* [Direction]:
Show every line below where "scene" can be found.

_ _ _ _

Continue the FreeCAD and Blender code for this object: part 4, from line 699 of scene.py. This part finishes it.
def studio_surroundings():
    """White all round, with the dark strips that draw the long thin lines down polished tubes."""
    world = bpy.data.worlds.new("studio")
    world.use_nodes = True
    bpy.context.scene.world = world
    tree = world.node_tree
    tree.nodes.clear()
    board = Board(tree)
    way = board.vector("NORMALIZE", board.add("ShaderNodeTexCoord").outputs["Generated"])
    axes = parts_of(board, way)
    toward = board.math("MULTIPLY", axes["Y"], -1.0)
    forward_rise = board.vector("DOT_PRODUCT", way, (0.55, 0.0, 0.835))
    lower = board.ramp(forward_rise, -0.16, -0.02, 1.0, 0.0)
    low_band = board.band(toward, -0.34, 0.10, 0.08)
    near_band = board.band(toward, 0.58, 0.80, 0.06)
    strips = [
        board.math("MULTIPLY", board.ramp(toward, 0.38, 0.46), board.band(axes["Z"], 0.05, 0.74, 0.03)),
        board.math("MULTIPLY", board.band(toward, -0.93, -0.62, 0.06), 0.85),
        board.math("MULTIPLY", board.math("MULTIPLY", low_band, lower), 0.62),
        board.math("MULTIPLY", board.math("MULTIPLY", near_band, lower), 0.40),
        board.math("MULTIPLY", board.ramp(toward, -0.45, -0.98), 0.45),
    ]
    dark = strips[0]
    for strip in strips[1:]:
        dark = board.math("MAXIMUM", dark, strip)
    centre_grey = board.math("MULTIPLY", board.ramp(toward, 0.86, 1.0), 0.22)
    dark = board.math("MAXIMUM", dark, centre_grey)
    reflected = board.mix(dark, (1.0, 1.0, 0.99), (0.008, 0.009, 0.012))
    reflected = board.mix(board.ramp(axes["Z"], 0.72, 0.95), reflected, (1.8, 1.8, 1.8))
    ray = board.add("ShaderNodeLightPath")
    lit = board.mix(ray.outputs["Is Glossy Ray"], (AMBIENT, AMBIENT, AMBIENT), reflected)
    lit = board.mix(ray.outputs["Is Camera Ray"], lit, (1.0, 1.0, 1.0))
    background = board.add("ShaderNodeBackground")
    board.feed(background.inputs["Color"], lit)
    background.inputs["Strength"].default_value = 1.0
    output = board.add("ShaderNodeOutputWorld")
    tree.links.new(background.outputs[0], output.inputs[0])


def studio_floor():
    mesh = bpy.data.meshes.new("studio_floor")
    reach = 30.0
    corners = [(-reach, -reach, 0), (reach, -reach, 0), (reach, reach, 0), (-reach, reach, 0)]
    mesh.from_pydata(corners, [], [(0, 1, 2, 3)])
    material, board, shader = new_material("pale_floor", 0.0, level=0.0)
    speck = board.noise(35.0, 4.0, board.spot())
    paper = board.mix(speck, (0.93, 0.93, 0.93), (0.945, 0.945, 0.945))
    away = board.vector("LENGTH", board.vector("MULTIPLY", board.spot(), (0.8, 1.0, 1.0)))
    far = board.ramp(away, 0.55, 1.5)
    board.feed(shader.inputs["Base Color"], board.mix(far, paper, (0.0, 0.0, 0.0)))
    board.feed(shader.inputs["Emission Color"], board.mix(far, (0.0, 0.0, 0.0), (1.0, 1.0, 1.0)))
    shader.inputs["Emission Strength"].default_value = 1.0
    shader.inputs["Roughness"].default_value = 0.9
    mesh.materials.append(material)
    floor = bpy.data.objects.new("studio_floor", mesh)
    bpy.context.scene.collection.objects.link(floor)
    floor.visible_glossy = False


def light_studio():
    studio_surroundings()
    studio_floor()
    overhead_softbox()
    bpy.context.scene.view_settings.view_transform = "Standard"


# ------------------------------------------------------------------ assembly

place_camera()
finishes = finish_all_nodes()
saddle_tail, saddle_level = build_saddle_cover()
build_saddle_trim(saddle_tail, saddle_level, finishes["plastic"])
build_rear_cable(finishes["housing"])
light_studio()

_ _ _ _

* [Solution for this exercise]:
Continue the FreeCAD and Blender code for this object: part 4, from line 699 of scene.py. This part finishes it.
    bpy.context.scene.world = world
    bpy.context.scene.collection.objects.link(floor)
    bpy.context.scene.view_settings.view_transform = "Standard"